Set task: Write out each line exactly as it stands, please.

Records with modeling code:
□ □ □
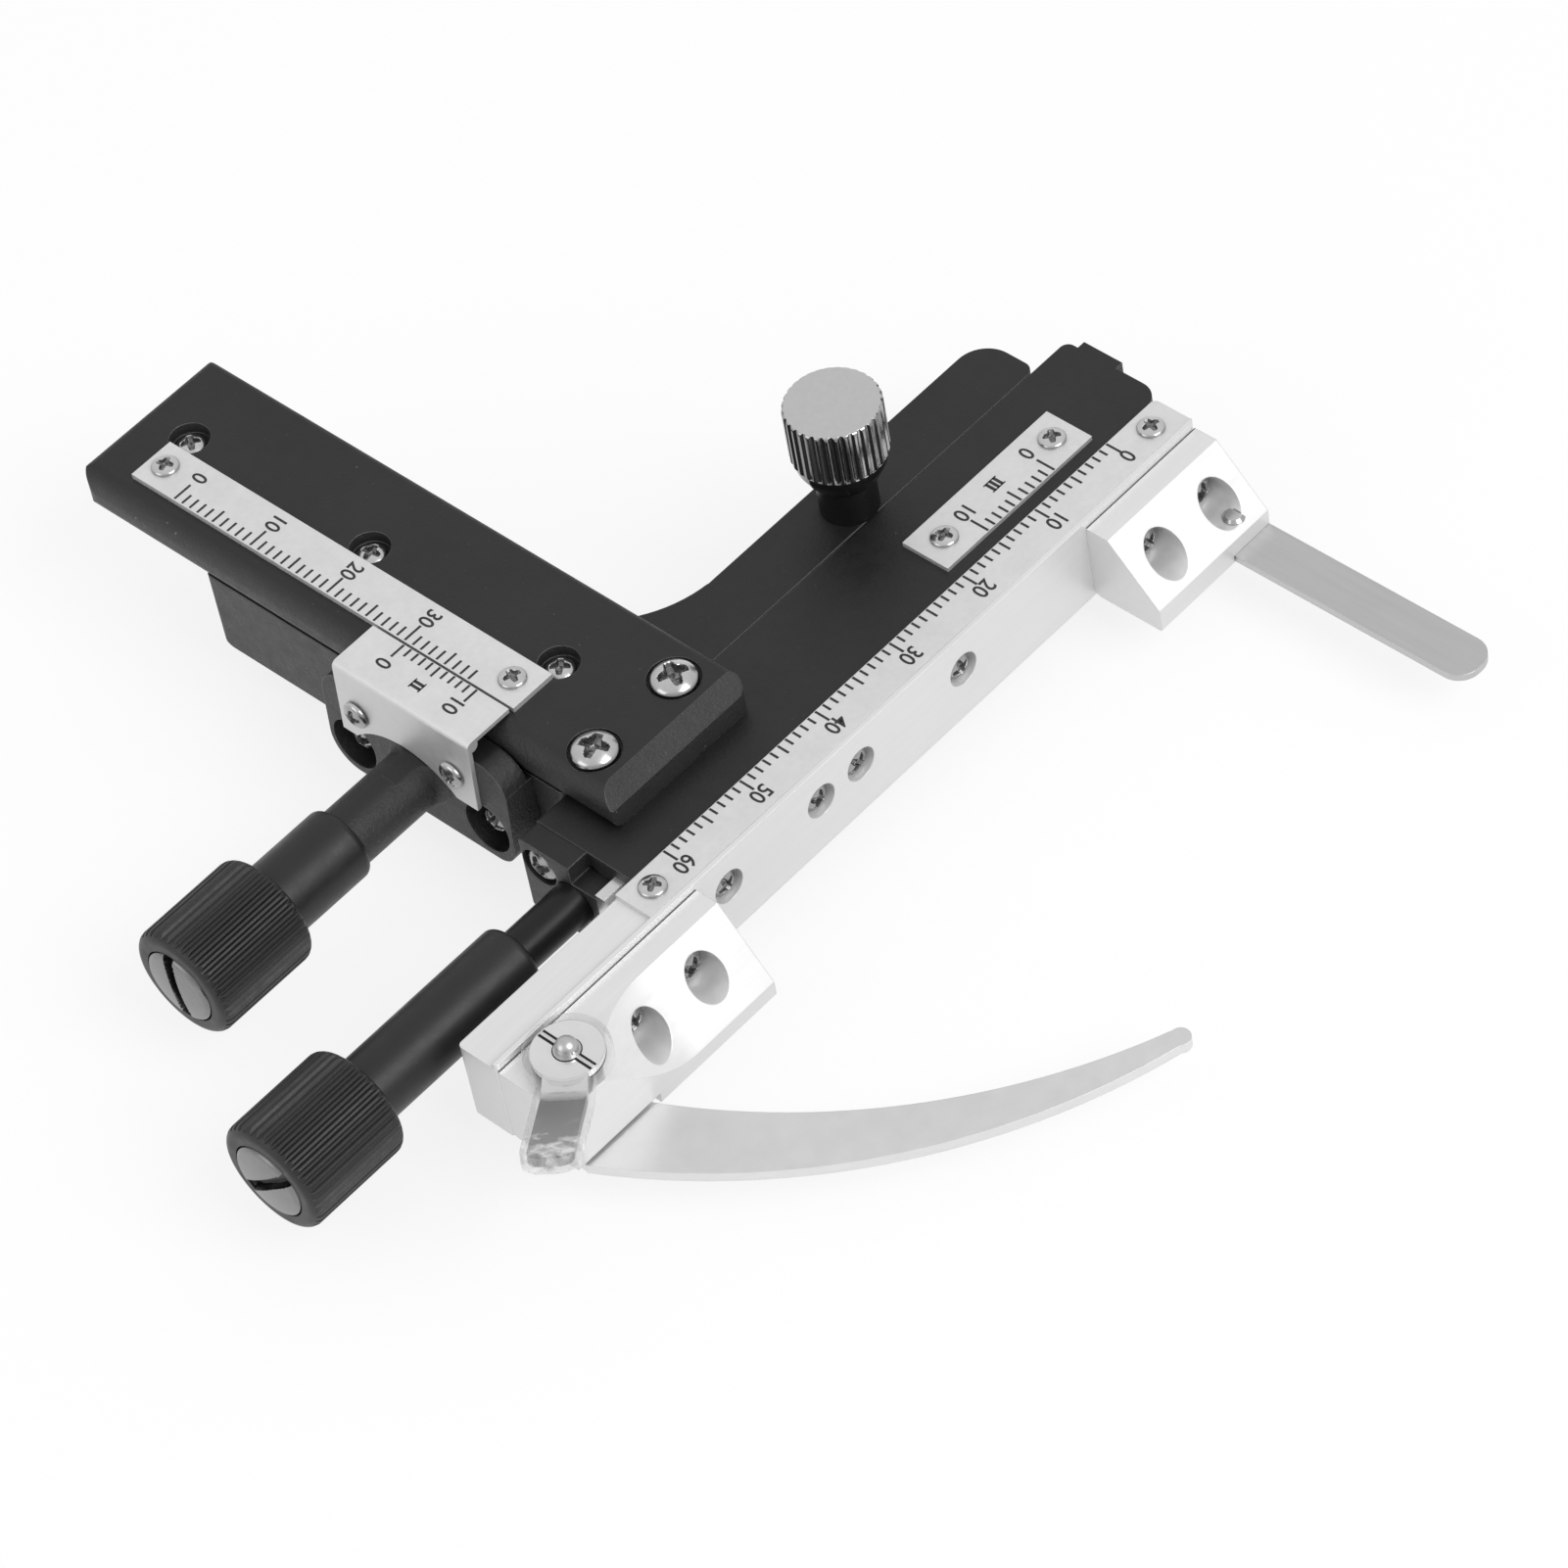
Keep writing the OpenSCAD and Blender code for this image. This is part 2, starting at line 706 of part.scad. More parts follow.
// Black sleeve on a knob: rounded open end at x1, closed end at x0
module knob_sleeve(x0, x1, y, z, r, bore, shaft_r, closed) {
    difference() {
        translate([x0, y, z])
            rotate([0, 90, 0])
                rotate_extrude()
                    round_rect([0, 0], [r, x1 - x0], [0, 0, 0.8, 0]);
        rod_x(x0 + closed, x1 + 1, y, z, bore);
        rod_x(x0 - 1, x1 + 1, y, z, shaft_r);
    }
}

module y_sleeve() {
    color(black)
        knob_sleeve(y_knob_rear, y_sleeve_start, y_axis_y, y_axis_z, y_sleeve_r, y_tube_r + run,
            y_shaft_r, 2.5);
}

// Ribbed knob whose front face is at x0, bored for its shaft and recessed for its end screw
module knob(x0, y, z, shaft_r) {
    difference() {
        translate([x0, y, z])
            rotate([0, 90, 0])
                ribbed_drum(knob_r, knob_len, knob_ribs, 1.0, 0.3);
        rod_x(x0 - 1, x0 + 1.2, y, z, end_screw_r + 0.12);
        rod_x(x0, x0 + knob_len + 1, y, z, shaft_r);
    }
}

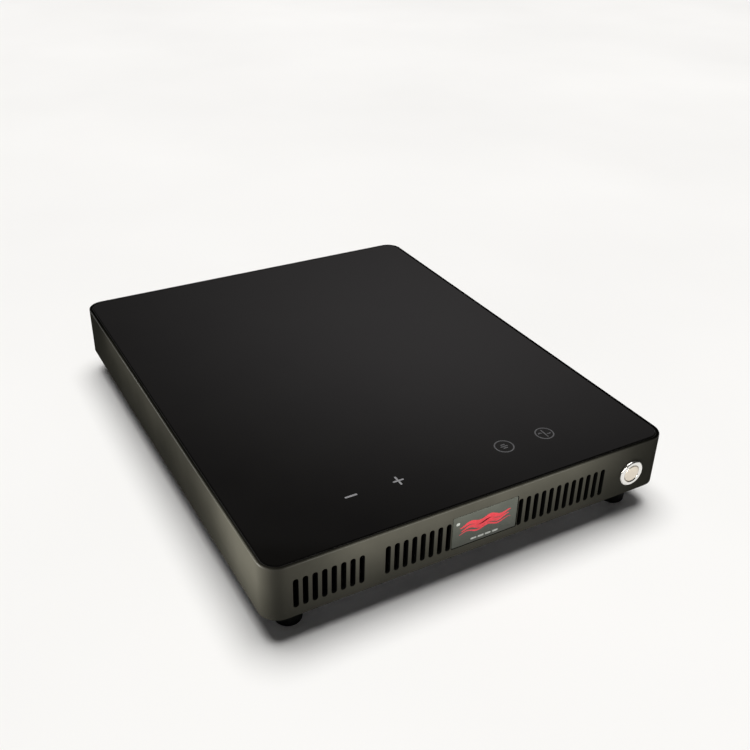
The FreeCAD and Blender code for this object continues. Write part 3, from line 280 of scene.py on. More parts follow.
□ □ □
Problem solution:
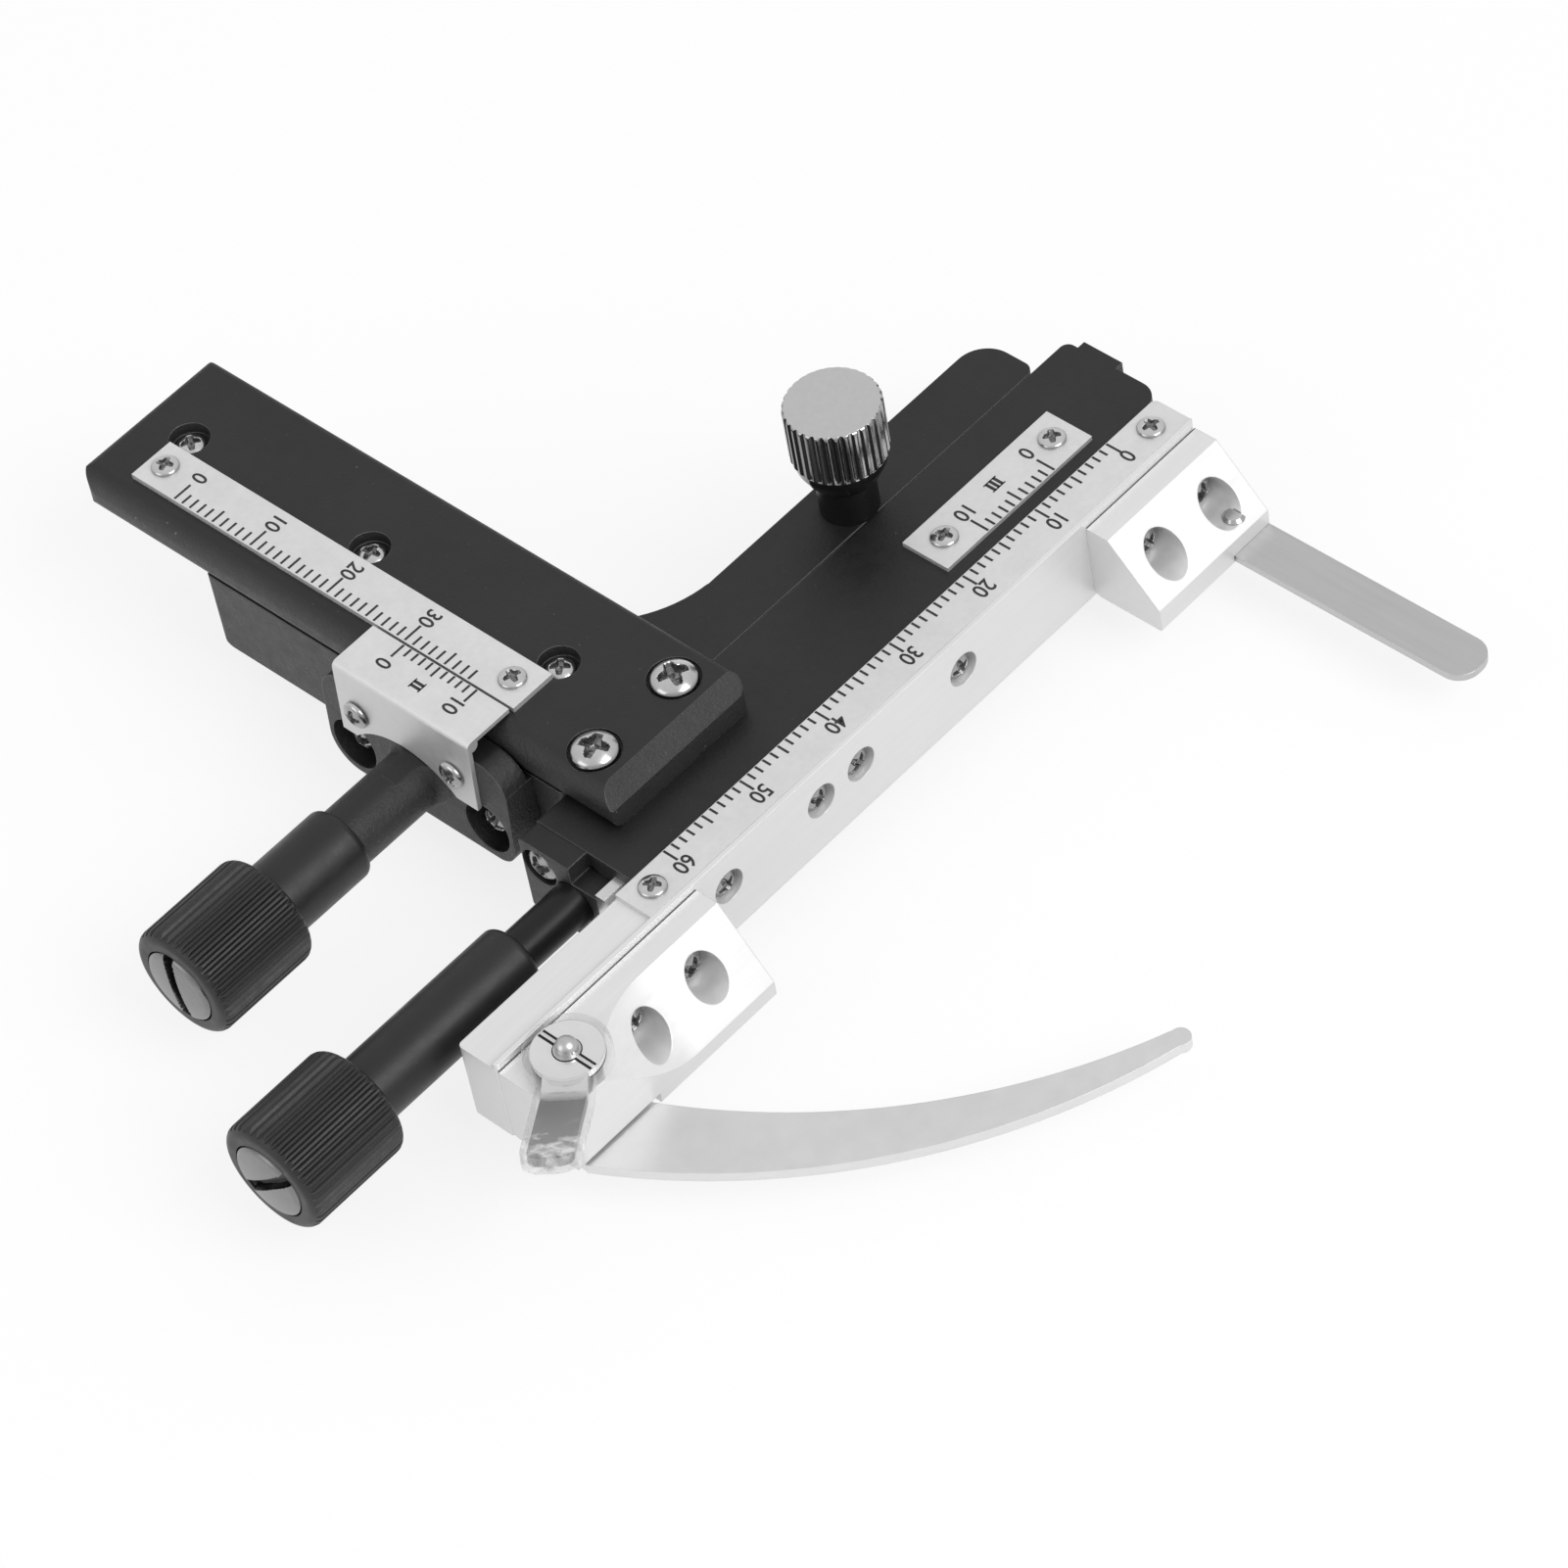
Keep writing the OpenSCAD and Blender code for this image. This is part 2, starting at line 706 of part.scad. More parts follow.
// Black sleeve on a knob: rounded open end at x1, closed end at x0
module knob_sleeve(x0, x1, y, z, r, bore, shaft_r, closed) {
    difference() {
        translate([x0, y, z])
            rotate([0, 90, 0])
                rotate_extrude()
                    round_rect([0, 0], [r, x1 - x0], [0, 0, 0.8, 0]);
        rod_x(x0 + closed, x1 + 1, y, z, bore);
        rod_x(x0 - 1, x1 + 1, y, z, shaft_r);
    }
}

module y_sleeve() {
    color(black)
        knob_sleeve(y_knob_rear, y_sleeve_start, y_axis_y, y_axis_z, y_sleeve_r, y_tube_r + run,
            y_shaft_r, 2.5);
}

// Ribbed knob whose front face is at x0, bored for its shaft and recessed for its end screw
module knob(x0, y, z, shaft_r) {
    difference() {
        translate([x0, y, z])
            rotate([0, 90, 0])
                ribbed_drum(knob_r, knob_len, knob_ribs, 1.0, 0.3);
        rod_x(x0 - 1, x0 + 1.2, y, z, end_screw_r + 0.12);
        rod_x(x0, x0 + knob_len + 1, y, z, shaft_r);
    }
}

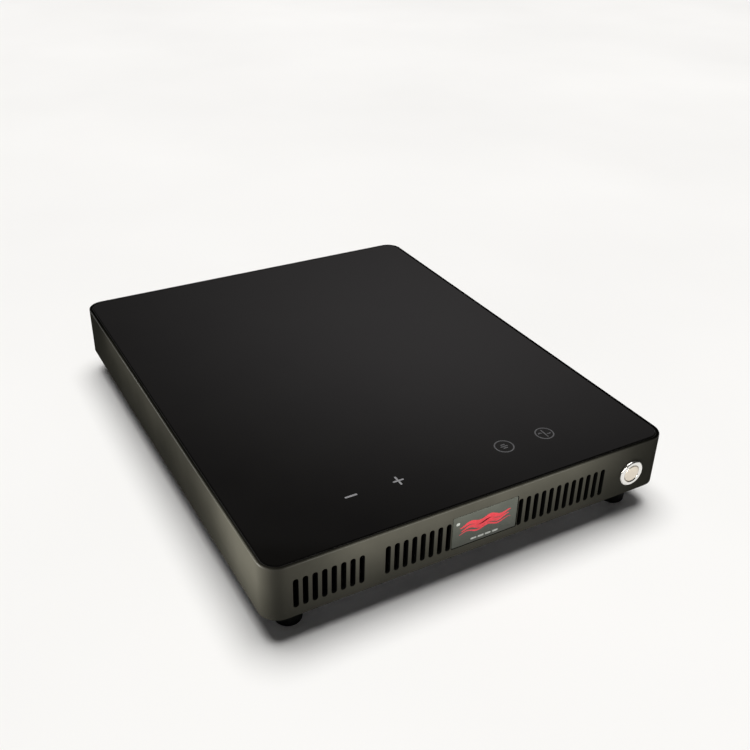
The FreeCAD and Blender code for this object continues. Write part 3, from line 280 of scene.py on. More parts follow.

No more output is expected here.